- [EXERCISE REQUIREMENTS]: Using the material that follows, identify and copy each line with the string "parts".

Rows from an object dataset
________________________
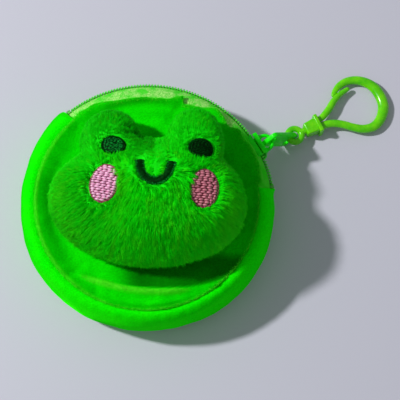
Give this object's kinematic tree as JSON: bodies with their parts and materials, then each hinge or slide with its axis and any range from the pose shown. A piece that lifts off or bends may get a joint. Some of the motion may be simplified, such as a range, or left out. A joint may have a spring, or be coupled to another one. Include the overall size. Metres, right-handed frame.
{
  "type": "plush coin purse",
  "caption": "Round velour coin purse with a stuffed frog head on its front, a curved zip with a pull tab and a swivel clip.",
  "frame": {"origin": "centre of the back panel's outer face, which lies on the table", "axes": "+Z out of the back panel, away from the table, through the front; +Y to the top of the frog's head; +X to the side that the clip lies on"},
  "size_m": [0.1565, 0.1137, 0.0538],
  "materials": {
    "velour": "short-pile velour, bright green",
    "plush": "long-pile plush, deep green",
    "lining_cloth": "thin woven lining",
    "zip_tape": "woven tape, light green",
    "zip_coil": "moulded nylon coil",
    "slider_coat": "green lacquer",
    "clip_plastic": "moulded, lime green",
    "dark_thread": "satin stitch",
    "pink_thread": "satin stitch",
    "fibre": "polyester filling"
  },
  "bodies": {
    "pouch": {"back_panel": "velour", "gusset": "velour", "lining_back": "lining_cloth", "lining_gusset": "lining_cloth", "zip_tape_back": "zip_tape", "zip_coil_back": "zip_coil", "zip_stop_left": "zip_tape", "zip_stop_right": "zip_tape"},
    "front": {"front_panel": "velour", "lining_front": "lining_cloth", "zip_tape_front": "zip_tape", "zip_coil_front": "zip_coil", "head_plush": "plush", "head_stuffing": "fibre", "left_eye": "dark_thread", "right_eye": "dark_thread", "smile": "dark_thread", "left_cheek": "pink_thread", "right_cheek": "pink_thread"},
    "slider": {"slider_body": "slider_coat", "slider_bail": "slider_coat"},
    "puller": {"puller_tab": "slider_coat"},
    "eye": {"swivel_eye": "clip_plastic"},
    "hook": {"hook_body": "clip_plastic"},
    "gate": {"hook_gate": "clip_plastic"}
  },
  "joints": [
    {"name": "zip_travel", "type": "hinge", "parent": "pouch", "child": "slider", "pos_m": [0, 0, 0], "axis": [0, 0, 1], "range_deg": [-13, 93], "deforming": ["zip_coil_front", "zip_coil_back", "zip_tape_front", "zip_tape_back"]},
    {"name": "mouth_open", "type": "hinge", "parent": "pouch", "child": "front", "pos_m": [-0.01656, -0.04313, 0.0254], "axis": [0.9336, -0.3584, 0], "range_deg": [-1, 6.1], "deforming": ["gusset", "lining_gusset"]},
    {"name": "puller_swing", "type": "hinge", "parent": "slider", "child": "puller", "pos_m": [0.05169, 0.02865, 0.017], "axis": [0.4848, -0.8746, 0], "range_deg": [-30, 100]},
    {"name": "eye_swing", "type": "hinge", "parent": "puller", "child": "eye", "pos_m": [0.05987, 0.03319, 0.00469], "axis": [0.4848, -0.8746, 0], "range_deg": [-60, 25]},
    {"name": "hook_swivel", "type": "hinge", "parent": "eye", "child": "hook", "pos_m": [0.06249, 0.03464, 0.00469], "axis": [0.8955, 0.4406, -0.0633], "continuous": true},
    {"name": "gate_open", "type": "hinge", "parent": "hook", "child": "gate", "pos_m": [0.07361, 0.04234, 0.00384], "axis": [-0.0567, -0.0279, -0.998], "range_deg": [0, 18], "stiffness_Nm_per_rad": 0.02}
  ],
  "couplings": [
    {"joint": "mouth_open", "follows": "zip_travel", "ratio": 0.0645}
  ]
}
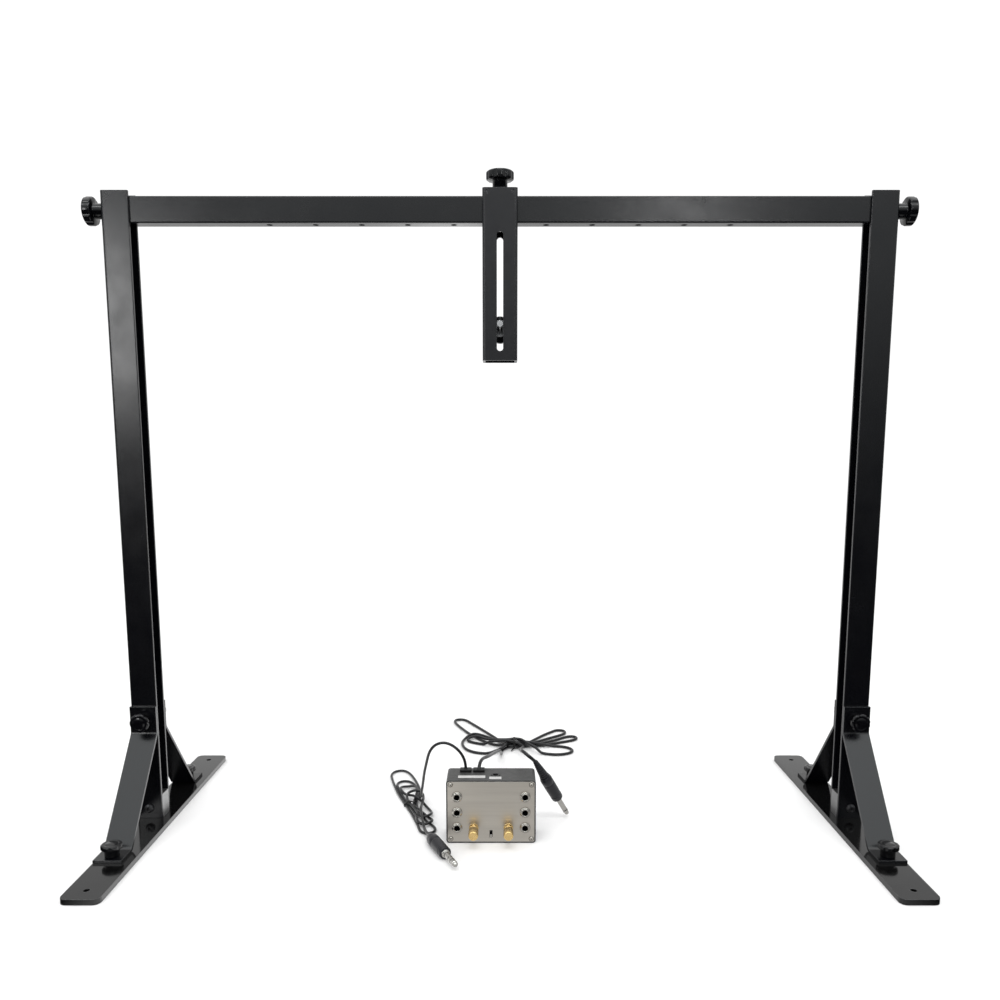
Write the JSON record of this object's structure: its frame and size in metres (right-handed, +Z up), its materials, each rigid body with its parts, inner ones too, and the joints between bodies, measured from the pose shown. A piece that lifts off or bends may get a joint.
________________________
- [THE OUTPUT]:
Give this object's kinematic tree as JSON: bodies with their parts and materials, then each hinge or slide with its axis and any range from the pose shown. A piece that lifts off or bends may get a joint. Some of the motion may be simplified, such as a range, or left out. A joint may have a spring, or be coupled to another one. Include the overall size. Metres, right-handed frame.
Write the JSON record of this object's structure: its frame and size in metres (right-handed, +Z up), its materials, each rigid body with its parts, inner ones too, and the joints between bodies, measured from the pose shown. A piece that lifts off or bends may get a joint.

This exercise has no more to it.